As to the action of the court in dismissing the commission's complaint in intervention, the court may well have done this upon the ground that the case was not one for intervention by the commission, that the commission was not a party beneficially interested, and that if the defense that it had made an order in the matter was to be presented, it should be presented either by the Water Company or by the owners of the additional land to be served. Such theory, at first blush, would seem to be sound, but whether it be or not, the fact that the superior court may well have acted upon it establishes at once that the court's action in dismissing the commission's complaint is not a ruling that it has jurisdiction despite the order of the commission, or any indication that the court intended to proceed despite that order, if the fact of its existence were properly shown.
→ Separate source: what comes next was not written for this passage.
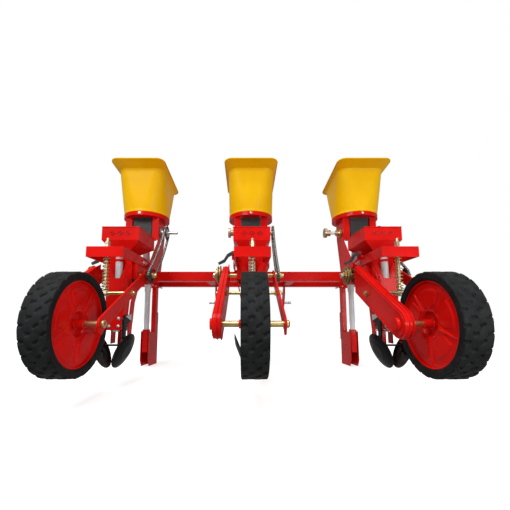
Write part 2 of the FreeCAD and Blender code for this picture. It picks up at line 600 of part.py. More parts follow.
def wheel_arm(name, side):
    """Flat bar on the right; inner plate with the hollow chain case on the left."""
    length = "sqrt(pivot_y ^ 2 + (pivot_z - tyre_od / 2) ^ 2)"
    half = "arm_width / 2"
    bar = along_arm(fuse(block(("arm_x", "arm_x + arm_wall"), (0, length), (f"-{half}", half)),
                         round_bar("x", half, "arm_x", "arm_x + arm_wall"),
                         round_bar("x", half, "arm_x", "arm_x + arm_wall", a=length)))
    right = cut(bar, round_bar("x", "axle_radius + running", "arm_x - 1", "arm_x + 60", a=0, b="tyre_od / 2"),
                round_bar("x", "shaft_radius + running", "arm_x - 1", "arm_x + 60", a="pivot_y", b="pivot_z"),
                round_bar("x", "pin_radius", "arm_x - 1", "arm_x + 60", a="pin_y", b=PIN_Z))

    def case(shrink, low, high):
        low_r, high_r = f"case_low_radius - {shrink}", f"case_high_radius - {shrink}"
        hull = plate([(0, f"-{low_r}"), (length, f"-({high_r})"), (length, high_r), (0, low_r)], low,
                     f"({high}) - ({low})")
        hull.Placement = Placement()
        at(hull, low)
        return along_arm(fuse(hull, round_bar("x", low_r, low, high),
                              round_bar("x", high_r, low, high, a=length)))

    face = "-case_x - case_deep"
    above = ("pivot_z - 130", "pivot_z + 90")
    beyond = [block((f"{face} - 1", "-case_x - plate_wall"), ("case_end_y", "pivot_y + 90"), above),
              block(("-case_x - plate_wall - 1", "-case_x + 1"), ("pivot_y - 24", "pivot_y + 90"), above)]
    shell = cut(case("0", face, "-case_x"), *beyond)
    tongue = along_arm(fuse(block(("-case_x - plate_wall", "-case_x"), (f"{length} - 60", length), (-34, 34)),
                            round_bar("x", 34, "-case_x - plate_wall", "-case_x", a=length)))
    boss = round_bar("x", 22, "-case_x - case_wide", f"{face} + 1", a=0, b="tyre_od / 2")
    tools = [case("case_wall", f"{face} + case_wall", "-case_x - plate_wall"),
             round_bar("x", "axle_radius + running", "-case_x - case_wide + case_wall", "-case_x + 1", a=0,
                       b="tyre_od / 2"),
             round_bar("x", "shaft_radius + running", "-case_x - 60", "-case_x + 1", a="pivot_y",
                       b="pivot_z"),
             round_bar("x", "pin_radius", "-case_x - 60", "-case_x + 1", a="pin_y", b=PIN_Z)]
    left = cut(fuse(shell, tongue, boss), *tools)
    seat(group(right, left), name, side)


def arm_hardware(name, side):
    """Cross pin that ties the arms together and carries the spring rod, and the chain in the case."""
    left = "-case_x - case_deep"
    right = "arm_x + arm_wall"
    pin = round_bar("x", "pin_radius", f"{left} - 18", f"{right} + 18", a="pin_y", b=PIN_Z)
    nuts = [nut("x", 22, f"{right}", f"{right} + 12", a="pin_y", b=PIN_Z),
            nut("x", 22, f"{left} - 12", left, a="pin_y", b=PIN_Z),
            nut("x", 22, "arm_x - 10", "arm_x", a="pin_y", b=PIN_Z),
            nut("x", 22, "-case_x", "-case_x + 10", a="pin_y", b=PIN_Z)]
    chain = chain_loop(0, "tyre_od / 2", "30 + apart", "pivot_y", "pivot_z", "30 + apart", "-case_x - 22",
                       9, 6)
    seat(group(fuse(pin, *nuts), chain), name, side)


def spring_rod(name, side):
    """Threaded rod with an eye on the cross pin, a collar under the spring and lock nuts on top."""
    eye = round_bar("x", 16, -13, 13, a="pin_y", b=PIN_Z)
    stem = round_bar("z", "rod_radius", PIN_Z, "rod_top", b="pin_y")
    collar = round_bar("z", "spring_od / 2", "spring_low - apart - 4", "spring_low - apart", b="pin_y")
    top = "shelf_z + strip_wall + apart"
    nuts = [round_bar("z", 14, top, f"{top} + 3", b="pin_y"),
            nut("z", 22, f"{top} + 3", f"{top} + 15", b="pin_y"), nut("z", 22, f"{top} + 17", f"{top} + 29",
                                                                      b="pin_y")]
    bore = round_bar("x", "pin_radius + running", -14, 14, a="pin_y", b=PIN_Z)
    seat(cut(fuse(eye, stem, collar, *nuts), bore), name, side)


def spring(name, side):
    """Compression spring between the rod's collar and the bracket's shelf."""
    mean = value("(spring_od - spring_wire) / 2")
    height = value("shelf_z - spring_low - 2 * apart - spring_wire")
    helix = Part.makeHelix(height / value("spring_turns"), height, mean)
    section = Part.Wire(Part.Circle(Vector(mean, 0, 0), Vector(0, 1, 0), value("spring_wire / 2")).toShape())
    coil = doc.addObject("Part::Feature", "coil")
    coil.Shape = Part.Wire(helix).makePipeShell([section], True, True)
    at(coil, y="pin_y", z="spring_low + apart + spring_wire / 2")
    seat(group(coil), name, side)


def drive_shaft(name, side):
    """Cross shaft with its clutch and wing bolt, three sprockets and the seed metering roller."""
    left = "-feed_tip"
    shaft = round_bar("x", "shaft_radius", left, 176)
    outer = round_bar("x", "sprocket_radius", "sprocket_x", "sprocket_x + sprocket_thick")
    collar = round_bar("x", 15, "sprocket_x + sprocket_thick", "sprocket_x + sprocket_thick + 12")
    inner = round_bar("x", 30, "-case_x - 20", "-case_x - 15")
    black = round_bar("x", 41.5, "meter_half + 6", "meter_half + 11")
    roller = round_bar("x", "rotor_radius", "-meter_half + 7", "meter_half - 7")
    clutch = [round_bar("x", "clutch_radius", "-clutch_x", "-clutch_x + 9"),
              round_bar("x", "clutch_radius - 5", "-clutch_x - 14", "-clutch_x - 5"),
              round_bar("x", 20, "-clutch_x - 30", "-clutch_x + 9")]
    wings = [block((f"{left} + 2", f"{left} + 7"), (-24, 24), (-6, 6))]
    seat(fuse(shaft, outer, collar, inner, black, roller, *clutch, *wings), name, side, y="pivot_y",
         z="pivot_z")


def metering_shaft(name, side):
    """Shaft through the fertiliser meter with its fluted roller, sprocket and bearing collars."""
    inside = "plate_x + plate_wall"
    left, right = ("-feed_tip", "feed_tip") if side else ("-middle_knob", "sprocket_x + 14")
    shaft = round_bar("x", "feed_radius", f"{left} + 17", right)
    sprocket = round_bar("x", "feed_sprocket_radius", "sprocket_x", "sprocket_x + sprocket_thick")
    collars = [round_bar("x", 16, f"{inside} + apart", "sprocket_x")]
    if side:
        collars.append(round_bar("x", 27, f"-({inside}) - 34", f"-({inside}) - apart"))
    roller = round_bar("x", 26, -50, 50)
    seat(fuse(shaft, sprocket, *collars, roller), name, side, y="feed_y", z="feed_z")


def adjusting_knob(name, side):
    """Hand knob on the shaft's left end that sets the fertiliser rate; the middle unit's is set close in."""
    left = "-feed_tip" if side else "-middle_knob"
    knob = fuse(round_bar("x", 31, left, f"{left} + 16"), round_bar("x", 20, f"{left} + 16", f"{left} + 40"))
    bore = round_bar("x", "feed_radius + running", f"{left} + 15", f"{left} + 41")
    seat(cut(knob, bore), name, side, y="feed_y", z="feed_z")


def clutch_lever(name, side):
    """Cast lever that lifts the drive clutch out, hinged on the bracket's lug."""
    hub = round_bar("y", 10, -13, "-apart")
    arm = plate([(8, -6), (-4, 10), (-34, -8), (-52, -38), (-84, -56), (-80, -68), (-46, -54), (-26, -24)],
                0, 12, "XZ_Plane")
    bore = round_bar("y", "5 + running", -14, 1)
    seat(cut(fuse(hub, at(arm, y="-apart")), bore), name, side, x="lug_x", y="lug_y", z="lug_z")


def disc_turn(sign):
    """How a covering disc stands: front edge and top outwards; local X points outwards."""
    toe = Rotation(Vector(0, 0, 1), -value("disc_toe") * sign)
    camber = Rotation(Vector(0, 1, 0), value("disc_camber") * sign)
    facing = Rotation(Vector(0, 0, 1), 0 if sign > 0 else 180)
    return toe.multiply(camber).multiply(facing)


def disc_stub(sign):
    """Fixed stub axle on which one covering disc turns."""
    stub = doc.addObject("Part::Feature", "disc_stub")
    stub.Shape = Part.makeCylinder(value("stub_radius"), 22.5, Vector(-24, 0, 0), Vector(1, 0, 0))
    stub.Placement = Placement(Vector(value(f"disc_x * {sign}"), value("disc_y"), value("disc_z")),
                               disc_turn(sign))
    return stub


def disc_arms():
    """Flat arms down from the opener's legs, each with its stub axle, and the rod between them."""
    pieces = []
    for sign in (-1, 1):
        low = "disc_arm_x" if sign > 0 else "-disc_arm_x - disc_arm_wall"
        pieces.append(plate([("disc_y - 16", "disc_z - 2"), ("disc_y + 16", "disc_z - 2"),
                             ("disc_y + 18", 186),
                             (446, 204), (446, 240), ("disc_y + 2", 228), ("disc_y - 14",
                                                                           206)], low, "disc_arm_wall"))
        pieces.append(disc_stub(sign))
    pieces.append(round_bar("x", 5, "-disc_arm_x", "disc_arm_x", a="disc_y", b="disc_z + 32"))
    return pieces


def covering_disc(name, side, sign):
    """Dished disc with its hub, cambered and toed; built about X and then turned."""
    wall, radius = "disc_wall", "disc_radius"
    dish = spun([(0, 0), (0, 36), (-7, f"{radius} - 22"), (-16, radius), (f"-16 + {wall}", radius),
                 (f"-7 + {wall}", f"{radius} - 22"), (wall, 36), (wall, 0)])
    bore = "stub_radius + running"
    hub = spun([(-8, bore), (-8, 16), (0.5, 16), (0.5, bore)])
    disc = fuse(dish, hub)
    disc.Placement = Placement(Vector(0, 0, 0), disc_turn(sign))
    seat(group(disc), name, side, x=f"disc_x * {sign}", y="disc_y", z="disc_z")


def check_and_write():
    doc.recompute()
    for thing in doc.Objects:
        if {"Invalid", "Error"} & set(thing.State):
            raise RuntimeError(f"{thing.Name} ({thing.Label}) failed: {thing.State}")
    os.makedirs("parts", exist_ok=True)
    for node in nodes:
        if node.Shape.isNull() or not node.Shape.isValid():
            raise RuntimeError(f"{node.Label} has no valid shape")
        node.Shape.exportStep(os.path.join("parts", node.Label + ".step"))
        print(node.Label, len(node.Shape.Solids), round(node.Shape.Volume / 1000, 1))


seat(group(beam("rear_beam_y"), beam("front_beam_y")), "cross_beams")
hitch()
beam_clamps()
shared_pieces()
for word, side in SIDES:
    unit_frame(f"unit_frame_{word}", side)
    seed_box(f"seed_box_{word}", side)
    hopper(f"fertiliser_hopper_{word}", side)
    seed_opener(f"seed_opener_{word}", side)
    fertiliser_opener(f"fertiliser_opener_{word}", side)
    tyre(f"tyre_{word}", side)
    wheel_disc(f"wheel_disc_{word}", side)
    wheel_arm(f"wheel_arm_{word}", side)
    arm_hardware(f"arm_pin_and_chain_{word}", side)
    spring_rod(f"spring_rod_{word}", side)
    spring(f"spring_{word}", side)
    drive_shaft(f"drive_shaft_{word}", side)
    metering_shaft(f"metering_shaft_{word}", side)
    adjusting_knob(f"adjusting_knob_{word}", side)
    clutch_lever(f"clutch_lever_{word}", side)
    covering_disc(f"covering_disc_left_{word}", side, -1)
    covering_disc(f"covering_disc_right_{word}", side, 1)
check_and_write()
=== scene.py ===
import json
import math

import bmesh
import bpy
from mathutils import Matrix, Vector


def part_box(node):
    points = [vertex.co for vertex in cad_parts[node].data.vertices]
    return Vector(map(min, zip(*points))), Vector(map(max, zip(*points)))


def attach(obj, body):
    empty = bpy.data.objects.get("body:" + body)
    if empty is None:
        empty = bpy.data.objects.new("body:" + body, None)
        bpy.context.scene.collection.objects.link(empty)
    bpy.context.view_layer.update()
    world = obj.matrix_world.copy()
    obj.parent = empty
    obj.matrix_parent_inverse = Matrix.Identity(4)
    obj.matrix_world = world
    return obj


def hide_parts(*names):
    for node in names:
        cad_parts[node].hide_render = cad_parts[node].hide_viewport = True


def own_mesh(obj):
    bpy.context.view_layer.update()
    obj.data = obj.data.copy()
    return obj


# Shapes are written in millimetres in one row unit's own frame: X to the right from the unit's middle,
# Y forward from the wheel's axle, Z up from the foot of the tyre. place() puts them into the frame in metres.

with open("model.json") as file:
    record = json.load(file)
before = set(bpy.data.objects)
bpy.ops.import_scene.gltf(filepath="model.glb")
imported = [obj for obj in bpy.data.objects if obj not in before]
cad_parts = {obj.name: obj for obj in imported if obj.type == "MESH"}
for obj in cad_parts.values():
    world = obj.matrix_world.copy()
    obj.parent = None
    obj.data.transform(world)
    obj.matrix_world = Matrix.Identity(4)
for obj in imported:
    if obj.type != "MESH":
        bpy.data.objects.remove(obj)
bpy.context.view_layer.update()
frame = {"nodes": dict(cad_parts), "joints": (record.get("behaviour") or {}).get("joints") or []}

MM = 0.001
UNITS = {"left": -1, "centre": 0, "right": 1}


def middle(low, high):
    return (low + high) / 2


TYRE_LOW, TYRE_HIGH = (Vector(corner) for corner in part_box("tyre_centre"))
PITCH = middle(*(corner[0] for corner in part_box("tyre_right"))) - middle(TYRE_LOW.x, TYRE_HIGH.x)
ORIGIN = Vector((middle(TYRE_LOW.x, TYRE_HIGH.x), middle(TYRE_LOW.y, TYRE_HIGH.y), TYRE_LOW.z))


def local(point):
    """A point of the frame in the centre unit's millimetres."""
    return (Vector(point) - ORIGIN) / MM


def local_box(node):
    low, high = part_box(node)
    return local(low), local(high)


# ---------------------------------------------------------------- driving places, read from the frame

AXLE_Z = (TYRE_HIGH.z - TYRE_LOW.z) / MM / 2
TYRE_RADIUS = AXLE_Z
TYRE_HALF = (TYRE_HIGH.x - TYRE_LOW.x) / MM / 2
JOINTS = {joint["name"]: joint for joint in frame["joints"]}
PIVOT = local(JOINTS["arm_swing_centre"]["pos_m"])
FEED = local(JOINTS["meter_spin_centre"]["pos_m"])
PIN = local(JOINTS["rod_tilt_centre"]["pos_m"])
SPRING_LOW, SPRING_HIGH = local_box("spring_centre")
RING_TOP = local_box("unit_frame_centre")[1].z
BOX_LOW, BOX_HIGH = local_box("seed_box_centre")
HOPPER_LOW, HOPPER_HIGH = local_box("fertiliser_hopper_centre")
TUBE_LOW, TUBE_HIGH = local_box("fertiliser_tubes")

# ---------------------------------------------------------------- driving sizes, shared by several pieces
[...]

There is, therefore, as we have said, as yet no ruling by the superior court that it has jurisdiction to issue an injunction in the face of the order of the Railroad Commission, and the question as to such jurisdiction has not been presented. It follows that the writ sought must be denied, but without prejudice to another application if occasion should hereafter require, and it is so ordered.

Shaw, J., Sloane, J., Lawlor, J., Wilbur, J., and Lennon, J., concurred.